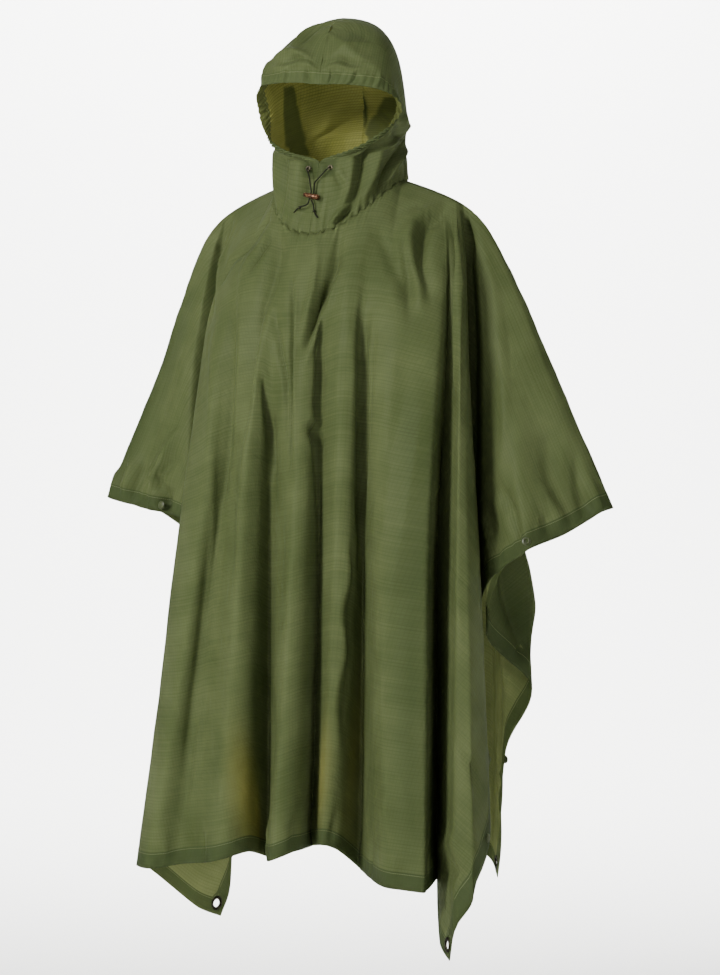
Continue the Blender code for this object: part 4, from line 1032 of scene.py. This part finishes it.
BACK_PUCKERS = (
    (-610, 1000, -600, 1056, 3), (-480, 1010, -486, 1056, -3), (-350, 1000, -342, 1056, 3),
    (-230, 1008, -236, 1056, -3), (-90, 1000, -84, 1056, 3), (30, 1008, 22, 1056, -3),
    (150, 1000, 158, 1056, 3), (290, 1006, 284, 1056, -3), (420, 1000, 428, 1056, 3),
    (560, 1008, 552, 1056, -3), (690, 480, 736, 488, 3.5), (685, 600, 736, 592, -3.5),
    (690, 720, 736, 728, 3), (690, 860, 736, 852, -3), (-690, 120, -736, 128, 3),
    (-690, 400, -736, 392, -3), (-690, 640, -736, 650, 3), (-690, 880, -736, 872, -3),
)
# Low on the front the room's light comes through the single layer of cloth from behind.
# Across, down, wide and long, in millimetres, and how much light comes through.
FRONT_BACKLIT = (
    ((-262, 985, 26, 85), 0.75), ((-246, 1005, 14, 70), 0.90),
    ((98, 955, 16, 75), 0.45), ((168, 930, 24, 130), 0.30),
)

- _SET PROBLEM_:
Copy out each line exactly.

- _TASK RESPONSE_:
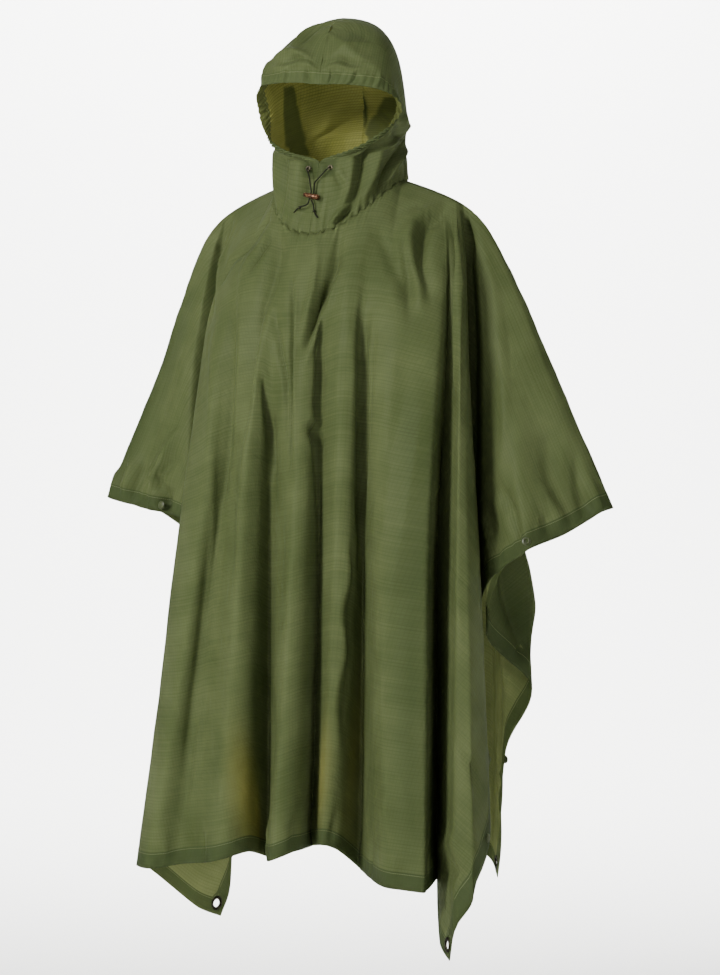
Continue the Blender code for this object: part 4, from line 1032 of scene.py. This part finishes it.
BACK_PUCKERS = (
    (-610, 1000, -600, 1056, 3), (-480, 1010, -486, 1056, -3), (-350, 1000, -342, 1056, 3),
    (-230, 1008, -236, 1056, -3), (-90, 1000, -84, 1056, 3), (30, 1008, 22, 1056, -3),
    (150, 1000, 158, 1056, 3), (290, 1006, 284, 1056, -3), (420, 1000, 428, 1056, 3),
    (560, 1008, 552, 1056, -3), (690, 480, 736, 488, 3.5), (685, 600, 736, 592, -3.5),
    (690, 720, 736, 728, 3), (690, 860, 736, 852, -3), (-690, 120, -736, 128, 3),
    (-690, 400, -736, 392, -3), (-690, 640, -736, 650, 3), (-690, 880, -736, 872, -3),
)
# Low on the front the room's light comes through the single layer of cloth from behind.
# Across, down, wide and long, in millimetres, and how much light comes through.
FRONT_BACKLIT = (
    ((-262, 985, 26, 85), 0.75), ((-246, 1005, 14, 70), 0.90),
    ((98, 955, 16, 75), 0.45), ((168, 930, 24, 130), 0.30),
)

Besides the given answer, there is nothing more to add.